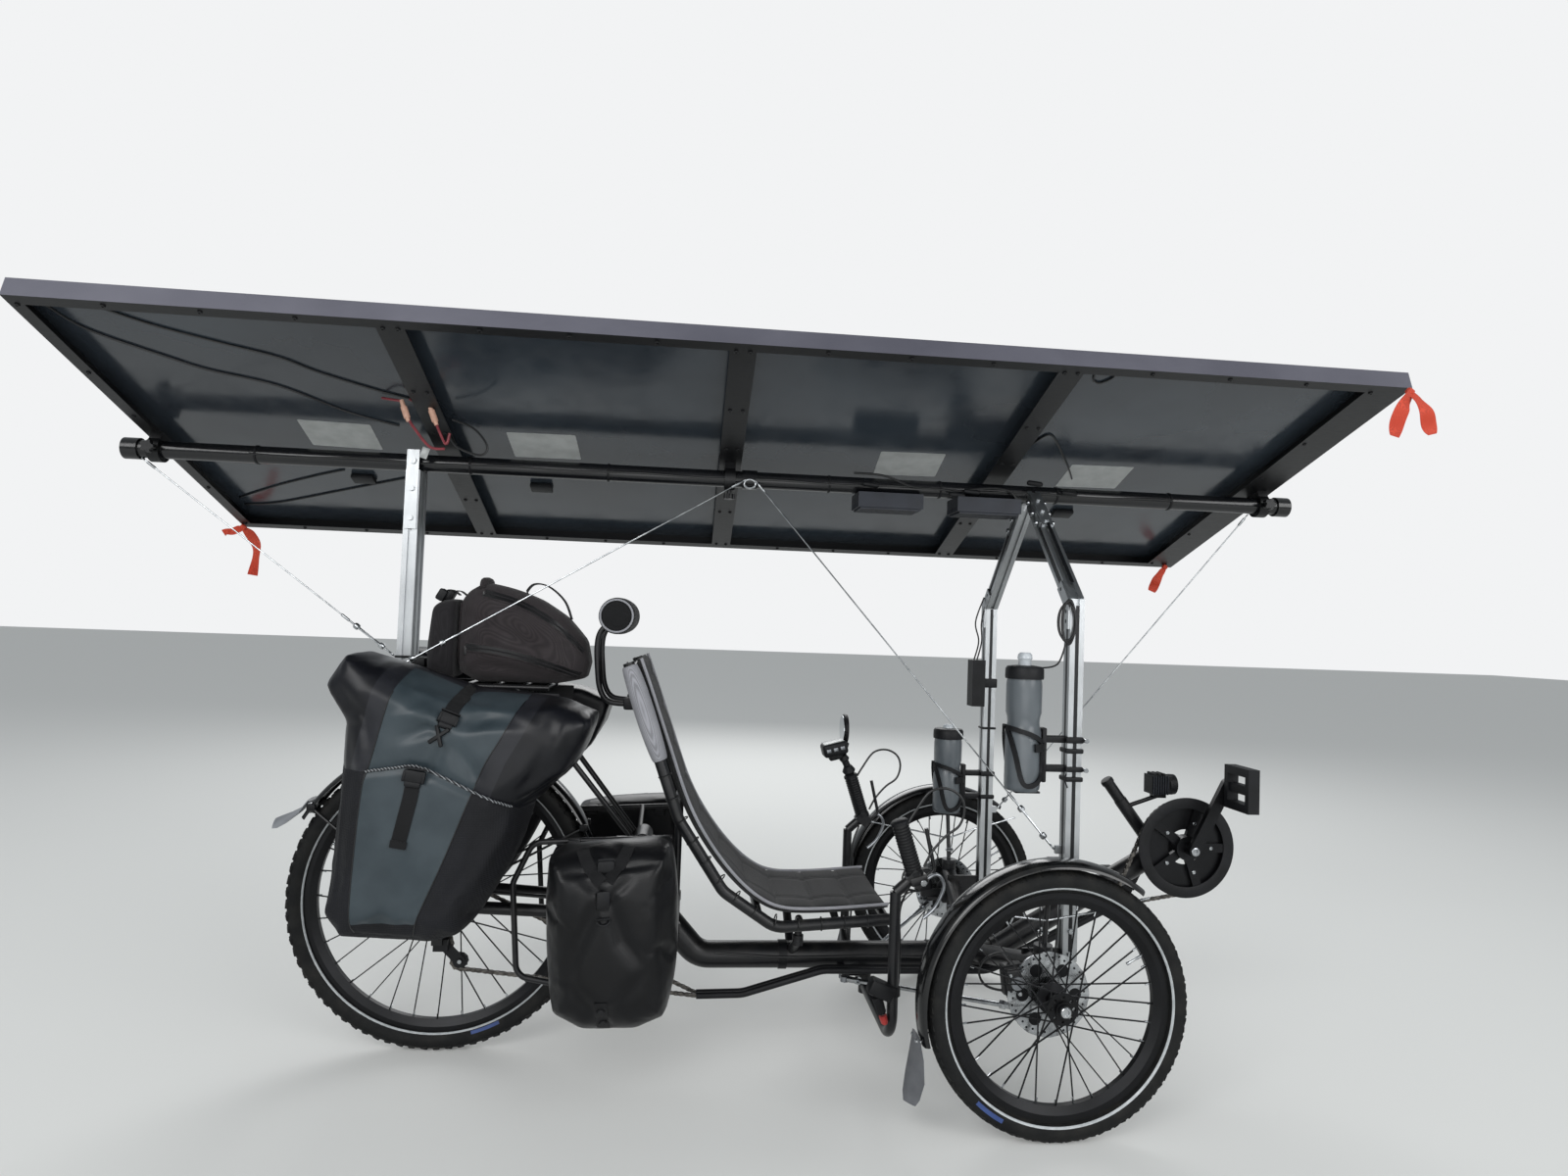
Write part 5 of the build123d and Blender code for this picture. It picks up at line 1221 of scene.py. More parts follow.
def tyreShape(kind):
    spec, centre = tyreSet[kind], wheelSet[kind]["centre"]
    shape = openShape()
    y0, h0, y1, h1 = spec["stripe"]
    side = [(0.435, 0.012), (0.435, h0 * 0.85), (y0 - 0.06, h0 - 0.012), (y0, h0), (y1, h1),
            (0.97, max(0.46, h1 + 0.1)), (1.0, 0.57),
            (0.985, 0.66), (0.93, 0.76), (0.82, 0.855), (0.66, 0.93), (0.48, 0.972), (0.28, 0.992), (0.24, 0.955),
            (0.19, 0.955),
            (0.15, 1.0)]
    height = spec["outer"] - spec["bead"]
    side = [(share * spec["half"], spec["bead"] + rise * height) for share, rise in side]
    profile = [(-along, radius) for along, radius in side] + side[::-1]
    finish = ["reflectiveTape" if j in (3, 2 * len(side) - 5) else "tyreRubber" for j in range(len(profile))]
    turned(shape, profile, centre, (0, 1, 0), finish, 128, closed=True)
    place = wheelPlace(centre)
    for along, radius, tall, around, across, tilt in spec["rows"]:
        for sign in (-1, 1):
            start = 0.0 if sign > 0 else math.pi / spec["blocks"]
            ring(shape, "tyreRubber", studPattern(tall, around, across, -sign * math.radians(tilt)), place,
                 spec["blocks"], radius,
                 sign * along, start + radius * 3, 0.0, 0.22 * sign)
    low, high, (inner, outer), (inLift, outLift) = spec["patch"]
    arc = [math.radians(low + (high - low) * k / 10) for k in range(11)]
    for sign in (-1, 1):
        rings = [[centre + Vector((radius * math.cos(a), sign * lift, radius * math.sin(a))) for radius, lift in
                  ((inner, spec["half"] * (inLift - 0.03)), (outer, spec["half"] * (outLift - 0.03)),
                   (outer, spec["half"] * outLift), (inner, spec["half"] * inLift))]
                 for a in arc]
        loft(shape, rings, "blueRubber")
    return shape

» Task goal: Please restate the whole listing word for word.

» Output below:
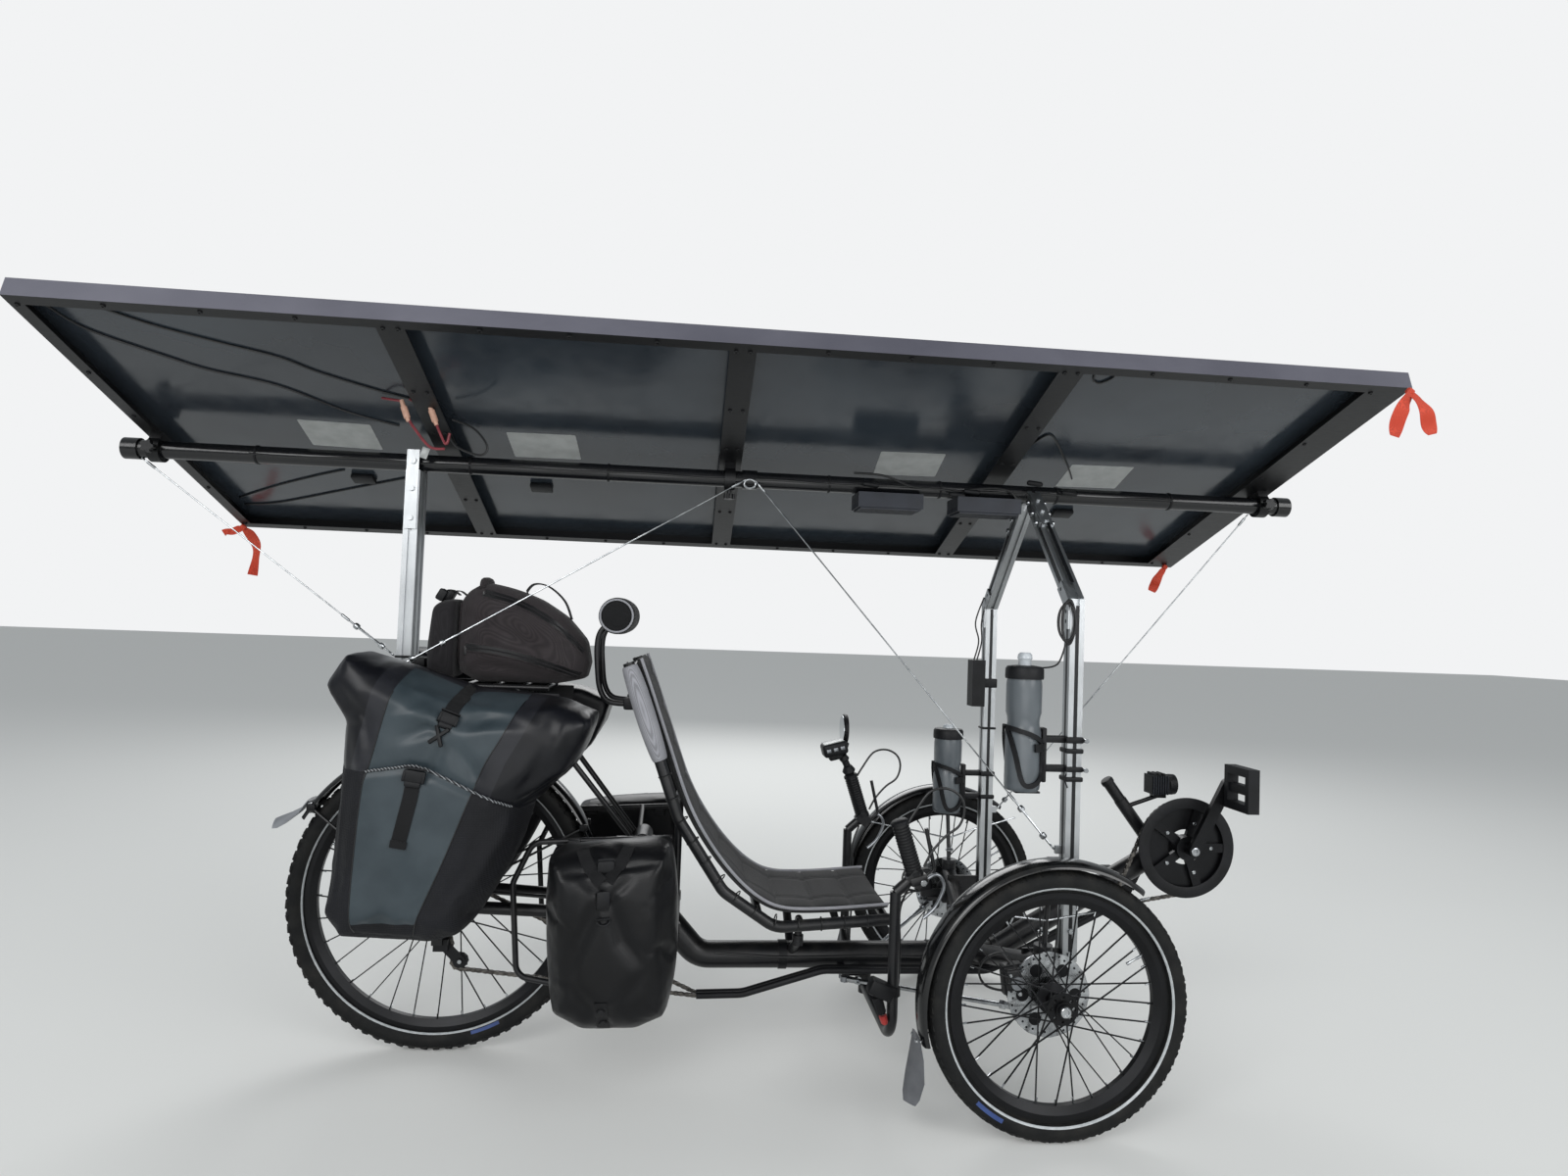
Write part 5 of the build123d and Blender code for this picture. It picks up at line 1221 of scene.py. More parts follow.
def tyreShape(kind):
    spec, centre = tyreSet[kind], wheelSet[kind]["centre"]
    shape = openShape()
    y0, h0, y1, h1 = spec["stripe"]
    side = [(0.435, 0.012), (0.435, h0 * 0.85), (y0 - 0.06, h0 - 0.012), (y0, h0), (y1, h1),
            (0.97, max(0.46, h1 + 0.1)), (1.0, 0.57),
            (0.985, 0.66), (0.93, 0.76), (0.82, 0.855), (0.66, 0.93), (0.48, 0.972), (0.28, 0.992), (0.24, 0.955),
            (0.19, 0.955),
            (0.15, 1.0)]
    height = spec["outer"] - spec["bead"]
    side = [(share * spec["half"], spec["bead"] + rise * height) for share, rise in side]
    profile = [(-along, radius) for along, radius in side] + side[::-1]
    finish = ["reflectiveTape" if j in (3, 2 * len(side) - 5) else "tyreRubber" for j in range(len(profile))]
    turned(shape, profile, centre, (0, 1, 0), finish, 128, closed=True)
    place = wheelPlace(centre)
    for along, radius, tall, around, across, tilt in spec["rows"]:
        for sign in (-1, 1):
            start = 0.0 if sign > 0 else math.pi / spec["blocks"]
            ring(shape, "tyreRubber", studPattern(tall, around, across, -sign * math.radians(tilt)), place,
                 spec["blocks"], radius,
                 sign * along, start + radius * 3, 0.0, 0.22 * sign)
    low, high, (inner, outer), (inLift, outLift) = spec["patch"]
    arc = [math.radians(low + (high - low) * k / 10) for k in range(11)]
    for sign in (-1, 1):
        rings = [[centre + Vector((radius * math.cos(a), sign * lift, radius * math.sin(a))) for radius, lift in
                  ((inner, spec["half"] * (inLift - 0.03)), (outer, spec["half"] * (outLift - 0.03)),
                   (outer, spec["half"] * outLift), (inner, spec["half"] * inLift))]
                 for a in arc]
        loft(shape, rings, "blueRubber")
    return shape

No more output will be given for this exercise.